§ **What this task involves**:
Scan the data for lines with "frame" and report the count by itself.

(Structured object records)
☆ ☆ ☆ ☆
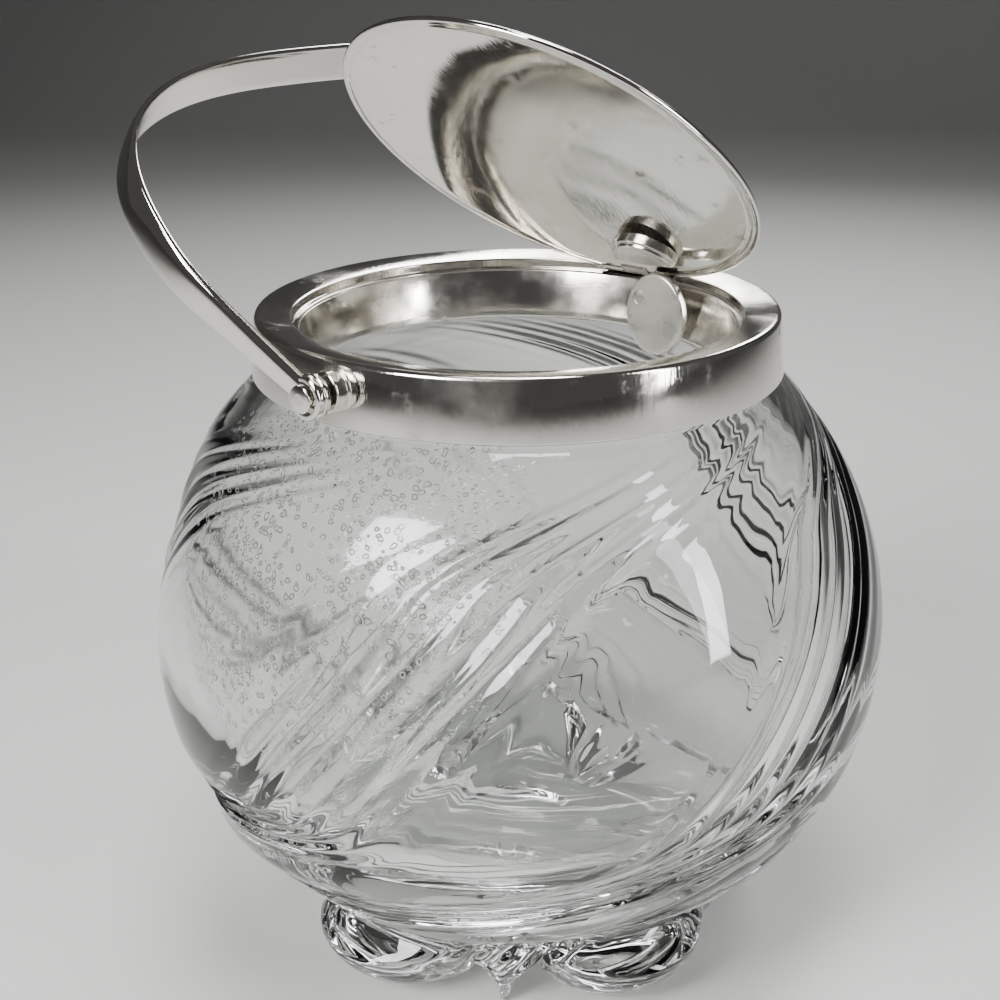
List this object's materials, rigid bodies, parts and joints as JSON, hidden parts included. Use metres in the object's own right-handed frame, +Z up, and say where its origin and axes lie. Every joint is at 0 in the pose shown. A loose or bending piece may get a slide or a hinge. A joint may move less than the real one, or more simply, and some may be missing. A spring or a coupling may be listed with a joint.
{
  "type": "sugar bowl",
  "caption": "Globular clear glass sugar bowl on a lobed foot, with a plain silver collar, a hinged self-opening lid and a swing handle.",
  "frame": {"origin": "centre of the base on the plane the feet stand on", "axes": "+Z up, +Y towards the lid hinge and the spindle side, -X the side the handle lies back to"},
  "size_m": [0.12, 0.12, 0.1519],
  "materials": {
    "glass": "thick blown clear glass, fire polished",
    "cement": "plaster bedding between glass and collar",
    "silver": "polished silver with fine wear scratches",
    "silver_liner": "bright silver, lightly brushed round the tube",
    "silver_boss": "polished silver, a little tarnish in the corners",
    "tarnished_silver": "dark tarnished silver",
    "silver_pin": "turned silver, riveted ends",
    "silver_hinge": "silver, worn and spotted with tarnish",
    "silver_handle": "polished silver with long fine scratches",
    "silver_disc": "silver, dulled by handling",
    "silver_lid": "mirror polished silver"
  },
  "bodies": {
    "bowl": {"glass_bowl": "glass", "cement_ring": "cement", "collar_band": "silver", "collar_rim": "silver", "throat_liner": "silver_liner", "front_boss": "silver_boss", "rear_boss": "silver_boss", "front_washer": "tarnished_silver", "front_pin": "silver_pin", "spindle_bush": "tarnished_silver", "hinge_bracket": "silver_hinge", "hinge_pin": "silver_pin"},
    "swing_handle": {"handle": "silver_handle", "spindle": "silver_pin", "eccentric_disc": "silver_disc"},
    "cover": {"lid": "silver_lid", "lid_edge": "silver_lid", "lid_knuckle": "silver_hinge", "lid_lug": "silver_hinge"}
  },
  "joints": [
    {"name": "handle_swing", "type": "hinge", "parent": "bowl", "child": "swing_handle", "pos_m": [0.00238, 0, 0.1037], "axis": [0.0544, 0.9985, 0], "range_deg": [0, 52]},
    {"name": "lid_hinge", "type": "hinge", "parent": "bowl", "child": "cover", "pos_m": [0, 0.0346, 0.107], "axis": [1, 0, 0], "range_deg": [0, 40.3]}
  ],
  "couplings": [
    {"joint": "lid_hinge", "follows": "handle_swing", "ratio": 0.7745}
  ]
}
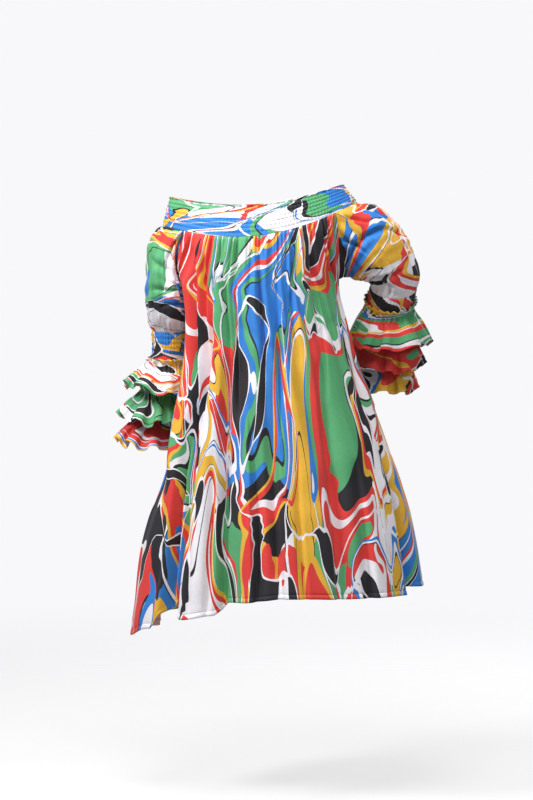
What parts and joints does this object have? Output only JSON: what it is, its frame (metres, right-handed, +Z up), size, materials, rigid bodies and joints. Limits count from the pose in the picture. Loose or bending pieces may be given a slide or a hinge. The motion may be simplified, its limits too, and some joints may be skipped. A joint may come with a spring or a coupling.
{
  "type": "off-shoulder dress",
  "caption": "Off-shoulder tent dress in printed cotton, hollow as worn, with a shirred neckband, puffed sleeves, shirred cuffs and tiered ruffles",
  "frame": {"origin": "The middle of the neckband's lower ring, level between the two shoulders, where the wearer holds the dress up", "axes": "+Z up, +Y out of the back of the dress, +X towards the wearer's left"},
  "size_m": [0.7563, 0.5018, 1.04],
  "materials": {
    "printed_cotton": "plain-weave printed cotton, light sheen",
    "shirred_cotton": "printed cotton shirred on elastic thread",
    "ruffle_cotton": "printed cotton, gathered into ruffles with turned hems"
  },
  "bodies": {
    "root": {"neckband": "shirred_cotton", "back_panel": "printed_cotton", "front_panel": "printed_cotton", "sleeve_left": "printed_cotton", "cuff_left": "shirred_cotton", "ruffle_left_1": "ruffle_cotton", "ruffle_left_2": "ruffle_cotton", "ruffle_left_3": "ruffle_cotton", "sleeve_right": "printed_cotton", "cuff_right": "shirred_cotton", "ruffle_right_1": "ruffle_cotton", "ruffle_right_2": "ruffle_cotton", "ruffle_right_3": "ruffle_cotton"}
  },
  "joints": []
}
☆ ☆ ☆ ☆
§ **Expected answer**:
4